Start Information supplied
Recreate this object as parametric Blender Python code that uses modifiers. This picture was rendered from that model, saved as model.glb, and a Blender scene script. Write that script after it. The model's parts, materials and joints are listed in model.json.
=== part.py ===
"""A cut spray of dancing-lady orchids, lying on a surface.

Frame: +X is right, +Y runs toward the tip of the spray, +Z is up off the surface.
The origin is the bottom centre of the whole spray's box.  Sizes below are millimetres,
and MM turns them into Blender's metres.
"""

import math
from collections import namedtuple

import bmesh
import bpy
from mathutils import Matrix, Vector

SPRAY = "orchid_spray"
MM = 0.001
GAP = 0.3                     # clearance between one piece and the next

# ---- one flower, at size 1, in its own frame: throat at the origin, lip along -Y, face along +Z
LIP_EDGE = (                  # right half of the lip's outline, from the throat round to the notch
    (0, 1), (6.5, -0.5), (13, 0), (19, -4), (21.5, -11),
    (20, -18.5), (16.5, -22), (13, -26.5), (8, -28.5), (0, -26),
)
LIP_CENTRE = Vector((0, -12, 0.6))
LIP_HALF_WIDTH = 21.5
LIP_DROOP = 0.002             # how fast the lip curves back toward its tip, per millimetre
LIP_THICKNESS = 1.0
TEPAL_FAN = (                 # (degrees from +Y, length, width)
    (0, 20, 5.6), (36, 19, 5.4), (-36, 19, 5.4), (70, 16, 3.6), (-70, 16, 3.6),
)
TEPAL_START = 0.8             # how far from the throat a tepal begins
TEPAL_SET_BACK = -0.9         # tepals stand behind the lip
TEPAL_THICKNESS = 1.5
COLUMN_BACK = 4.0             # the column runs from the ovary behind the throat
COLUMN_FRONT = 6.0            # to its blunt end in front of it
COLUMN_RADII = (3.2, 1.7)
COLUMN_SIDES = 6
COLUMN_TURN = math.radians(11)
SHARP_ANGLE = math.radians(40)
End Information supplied
- **Objective**:
Print, please, the lines from the first line of the material through the line that contains "and the next", exactly as written and with nothing added.

- **Full answer**:
Recreate this object as parametric Blender Python code that uses modifiers. This picture was rendered from that model, saved as model.glb, and a Blender scene script. Write that script after it. The model's parts, materials and joints are listed in model.json.
=== part.py ===
"""A cut spray of dancing-lady orchids, lying on a surface.

Frame: +X is right, +Y runs toward the tip of the spray, +Z is up off the surface.
The origin is the bottom centre of the whole spray's box.  Sizes below are millimetres,
and MM turns them into Blender's metres.
"""

import math
from collections import namedtuple

import bmesh
import bpy
from mathutils import Matrix, Vector

SPRAY = "orchid_spray"
MM = 0.001
GAP = 0.3                     # clearance between one piece and the next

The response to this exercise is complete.